I also dig the fact that the lead protagonists all come from an at-risk youth juvenile care facility. Freddy movies tend to have slightly better defined characterization, if only so the viewer can know what vulnerabilities the characters have that Freddy can attack. Granted, this idea was done better in The Dream Warriors but I still like the environment of the facility, with the overworked and understaffed councilors, the edgy, angry kids, and the decay that filled the backdrop in every scene.
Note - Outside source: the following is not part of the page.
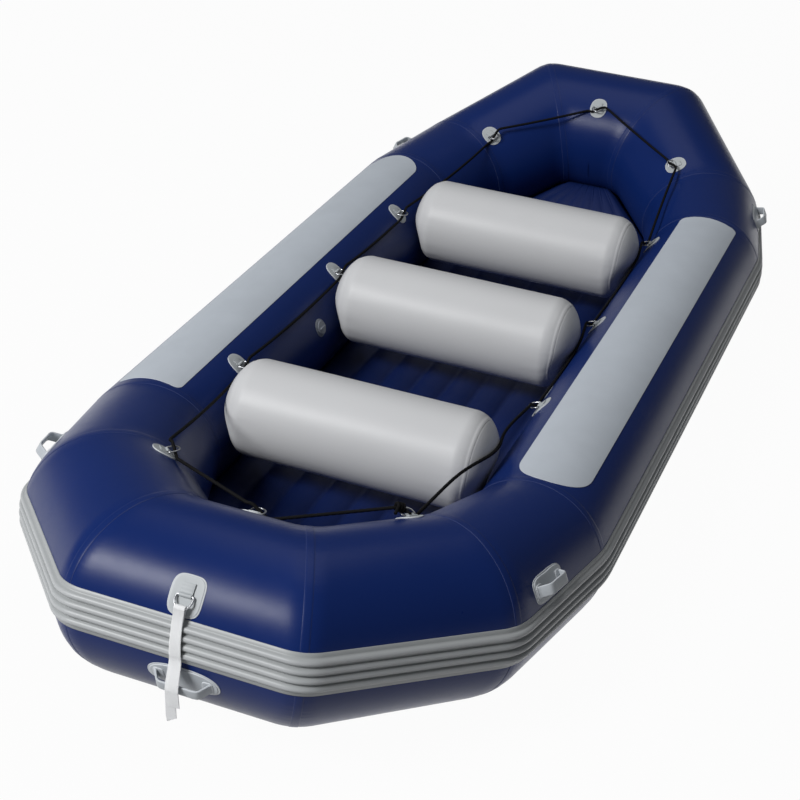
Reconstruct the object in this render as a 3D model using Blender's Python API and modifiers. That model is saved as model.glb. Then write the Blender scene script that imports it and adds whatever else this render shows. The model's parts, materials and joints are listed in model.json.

I also really liked the effect Freddy's work has on the town of Springwood. With all the teenagers dead, the town is essentially haunted by the living. People speak to imaginary children, offer cryptic warning to the doomed travelers, and generally act batshit psycho. It is implied that Freddy has become significantly more powerful since the start of the series, as Dr. Billy Zane's Sister discovers when she tries to report the death of her charges, only to find that they've been erased from the universe.

I dunno if I can actually recommend this movie. The fact that I lost my horror virginity to Freddy's Dead taints my objectivity. The jokes are pretty goddamn stupid, the Wile-E-Coyote sounds that Spencer makes when he demolishes the house are as ridiculous as clown shoes, and Freddy has the poor taste to die in 3-D.

Still, the movie does have a cameo by Johnny Depp. It can't be all bad, right?